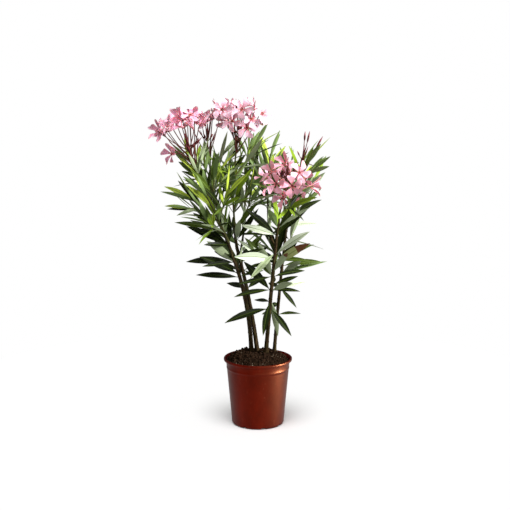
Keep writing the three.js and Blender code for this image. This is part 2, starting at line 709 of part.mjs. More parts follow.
// A leaf's frame from its place on a shoot, rolled a little about its own line.
function leafOn({ point, axis, compass, spread, roll, length, sag, order }) {
  const direction = leaning(axis, compass, spread);
  const level = new THREE.Vector3().crossVectors(axis, direction).normalize();
  const side = level.applyAxisAngle(direction, radians(roll));
  return { root: point, axis, direction, side, length, sag, order };
}

// The same leaf turned about its shoot.
function turned(leaf, degrees) {
  const turn = radians(degrees);
  return {
    ...leaf,
    direction: leaf.direction.clone().applyAxisAngle(leaf.axis, turn),
    side: leaf.side.clone().applyAxisAngle(leaf.axis, turn),
  };
}

// Where a stalk leaves a flowering tip and where it ends, given by compass, height and reach.
function stalkEnds(stem, [compass, height, reach], j) {
  const lift = radians(height);
  const direction = outward(UP, compass).multiplyScalar(Math.cos(lift));
  direction.addScaledVector(UP, Math.sin(lift));
  const end = stem.getPoint(1).addScaledVector(direction, reach);
  const from = stem.getPoint(1 - flowerShape.stalkStep * (j % 3));
  const bow = UP.clone().multiplyScalar(-flowerShape.stalkLift * reach);
  return { from, end, direction, bow };
}

// Stalks from a flowering tip, each ending in an open flower or a slender bud.
function growHead({ flowers, buds }, stem, seed) {
  const { throat, levelling, facingUp, facingSwing, stalkRadius } = flowerShape;
  const { budSwell, budFrom, budTip, budSides, budSteps } = flowerShape;
  const blooms = flowers.map((place, j) => {
    const { from, end, direction, bow } = stalkEnds(stem, place, j);
    const aside = outward(UP, 360 * chance(seed, j, 24));
    const facing = direction.setZ(levelling * direction.z + facingUp)
      .addScaledVector(aside, facingSwing).normalize();
    const neck = end.clone().addScaledVector(facing, -throat);
    return makeFlower(bowed(from, neck, bow), end, facing, 72 * chance(seed, j, 21));
  });
  const swelling = (t) => Math.max(0, Math.sin(Math.PI * (t - budFrom) / (1 - budFrom)));
  const slender = buds.map((place, j) => {
    const { from, end, bow } = stalkEnds(stem, place, j);
    const radiusAt = (t) => (t > 0.99 ? budTip : stalkRadius + budSwell * swelling(t));
    return tube(bowed(from, end, bow), radiusAt, budSides, budSteps);
  });
  return [...blooms, ...slender];
}

// A collar round a limb, one small gap clear of it, and its leaves.
function growWhorl({ on, at, ways }, seed) {
  const { curve, radiusAt } = wood[on];
  const point = curve.getPoint(at);
  const axis = axisAt(curve, at);
  const inner = (radiusAt(at) + collar.clearance) / Math.cos(Math.PI / collar.sides);
  const ring = makeRing(point, axis, inner, inner + collar.wall, collar.height, collar.sides);
  const leaves = ways.map(([compass, spread, length, roll]) => leafOn({
    point: point.clone().addScaledVector(outward(axis, compass), inner + collar.rootShare * collar.wall),
    axis,
    compass,
    spread,
    roll,
    length,
    sag: growth.sag * lerp(...growth.whorlSagRange, chance(seed, compass, 4)),
    order: 0,
  }));
  return { ring, leaves };
}

// Assembly

const finish = {
  pot: { color: 0x6a1a10, roughness: 0.32, metalness: 0 },
  soil: { color: 0x281a11, roughness: 0.95, metalness: 0 },
  bark: { color: 0x4a3a22, roughness: 0.8, metalness: 0 },
  foliage: { color: 0x4d6b22, roughness: 0.5, metalness: 0 },
};

const plant = new THREE.Group();

function addPart(name, solid, kind) {
  const mesh = new THREE.Mesh(geometryOf(solid), new THREE.MeshStandardMaterial(finish[kind]));
  mesh.name = name;
  plant.add(mesh);
}

const potSolid = makePot();
const soilSolid = makeSoil();
keep('pot', potSolid);
keep('soil', soilSolid);
addPart('pot', potSolid, 'pot');
addPart('soil', soilSolid, 'soil');

Object.entries(limbs).forEach(growLimb);
for (const name of Object.keys(limbs)) addPart(name, wood[name].solid, 'bark');

// The wood and flowers of every mass come first, and then the leaves in turn, so that no mass
// fills a neighbour's space before the neighbour has grown.
const crowns = masses.map((mass, i) => {
  const seed = 10 * (i + 1);
  const { shoots, solid } = growShoots(mass, seed);
  keep(mass.name, solid);
  return { name: mass.name, mass, seed, solid, leaves: shoots.flatMap(leavesOf), stem: shoots[0].curve };
});
for (const crown of crowns) {
  for (const bloom of growHead(crown.mass, crown.stem, crown.seed)) {
    if (isClear(bloom, (owner) => owner !== crown.name)) {
      crown.solid = crown.solid.add(bloom);
      keep(crown.name, bloom);
    }
  }
}
const countOn = {};
whorls.forEach((whorl, i) => {
  countOn[whorl.on] = (countOn[whorl.on] ?? 0) + 1;
  const name = `leaves_${whorl.on}_${countOn[whorl.on]}`;
  const { ring, leaves } = growWhorl(whorl, masses.length + i);
  keep(name, ring);
  crowns.push({ name, solid: ring, leaves });
});

const waiting = crowns.flatMap((crown) => crown.leaves.map((leaf) => ({ crown, leaf })));
waiting.sort((a, b) => a.leaf.order - b.leaf.order);
for (const { crown, leaf } of waiting) {
  const ways = growth.turns.map((turn) => turned(leaf, turn));
  const free = ways.find((way) => leafMayStand(way, crown.name));
  if (free) {
    const blade = makeLeaf(free);
    crown.solid = crown.solid.add(blade);
    keep(crown.name, blade);
  }
}
for (const { name, solid } of crowns) addPart(name, largestBody(solid), 'foliage');

export default plant;
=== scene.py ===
"""A flowering oleander in a red-brown nursery pot: bark, leaves, blossom, compost and pot, each
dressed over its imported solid. Sizes are in millimetres until a mesh is made."""
import math

import bpy
import numpy as np
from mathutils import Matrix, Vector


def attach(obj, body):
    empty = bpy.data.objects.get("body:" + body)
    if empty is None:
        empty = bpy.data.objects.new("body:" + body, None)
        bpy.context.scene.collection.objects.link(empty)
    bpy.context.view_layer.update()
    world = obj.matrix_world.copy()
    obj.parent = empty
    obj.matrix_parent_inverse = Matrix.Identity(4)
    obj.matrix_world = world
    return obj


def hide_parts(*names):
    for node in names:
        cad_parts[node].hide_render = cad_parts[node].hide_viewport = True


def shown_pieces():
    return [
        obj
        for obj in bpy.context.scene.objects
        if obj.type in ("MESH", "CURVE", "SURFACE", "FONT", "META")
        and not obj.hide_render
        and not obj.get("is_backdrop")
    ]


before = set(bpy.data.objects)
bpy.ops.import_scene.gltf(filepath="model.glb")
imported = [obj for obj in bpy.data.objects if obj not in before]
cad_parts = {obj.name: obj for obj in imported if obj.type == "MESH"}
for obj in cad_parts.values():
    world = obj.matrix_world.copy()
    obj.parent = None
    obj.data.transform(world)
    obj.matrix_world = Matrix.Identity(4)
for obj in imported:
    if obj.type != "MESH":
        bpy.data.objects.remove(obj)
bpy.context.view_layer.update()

MM = 0.001
UP = np.array((0.0, 0.0, 1.0))
EAST = np.array((1.0, 0.0, 0.0))

# Sizes of the pot and the soil, as in the part's source

POT_RIM = 100.0
POT_HEIGHT = 197.0
POT_BASE = 76.5
POT_FOOT = 70.0
FOOT_HEIGHT = 6.0
POT_WALL = 1.8
POT_FLOOR = 3.0
SHOULDER = (91.0, 166.0)
COLLAR = (92.5, 186.0)
NOTCHES = 8
NOTCH_TURN = 0.28
SOIL_EDGE = 191.0
SOIL_HEAP = 205.0
HEAP_MIDDLE = (14.0, 38.0)
PLATEAU = 0.62
FOOT_GAP = 0.3
FOOT_LEVEL = SOIL_HEAP + FOOT_GAP

# Stems and boughs, as in the part's source: a foot or a place on a parent limb, the far end, the
# bow of the middle, the radii at both ends and the root flare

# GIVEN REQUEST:
Exactly the lines from the line that has "bpy.context.scene.collection.objects.link(empty)" through the line that has "FOOT_LEVEL = SOIL_HEAP + FOOT_GAP" are to be repeated, both included, with nothing added.

# RESULT OF THE EXERCISE:
        bpy.context.scene.collection.objects.link(empty)
    bpy.context.view_layer.update()
    world = obj.matrix_world.copy()
    obj.parent = empty
    obj.matrix_parent_inverse = Matrix.Identity(4)
    obj.matrix_world = world
    return obj


def hide_parts(*names):
    for node in names:
        cad_parts[node].hide_render = cad_parts[node].hide_viewport = True


def shown_pieces():
    return [
        obj
        for obj in bpy.context.scene.objects
        if obj.type in ("MESH", "CURVE", "SURFACE", "FONT", "META")
        and not obj.hide_render
        and not obj.get("is_backdrop")
    ]


before = set(bpy.data.objects)
bpy.ops.import_scene.gltf(filepath="model.glb")
imported = [obj for obj in bpy.data.objects if obj not in before]
cad_parts = {obj.name: obj for obj in imported if obj.type == "MESH"}
for obj in cad_parts.values():
    world = obj.matrix_world.copy()
    obj.parent = None
    obj.data.transform(world)
    obj.matrix_world = Matrix.Identity(4)
for obj in imported:
    if obj.type != "MESH":
        bpy.data.objects.remove(obj)
bpy.context.view_layer.update()

MM = 0.001
UP = np.array((0.0, 0.0, 1.0))
EAST = np.array((1.0, 0.0, 0.0))

# Sizes of the pot and the soil, as in the part's source

POT_RIM = 100.0
POT_HEIGHT = 197.0
POT_BASE = 76.5
POT_FOOT = 70.0
FOOT_HEIGHT = 6.0
POT_WALL = 1.8
POT_FLOOR = 3.0
SHOULDER = (91.0, 166.0)
COLLAR = (92.5, 186.0)
NOTCHES = 8
NOTCH_TURN = 0.28
SOIL_EDGE = 191.0
SOIL_HEAP = 205.0
HEAP_MIDDLE = (14.0, 38.0)
PLATEAU = 0.62
FOOT_GAP = 0.3
FOOT_LEVEL = SOIL_HEAP + FOOT_GAP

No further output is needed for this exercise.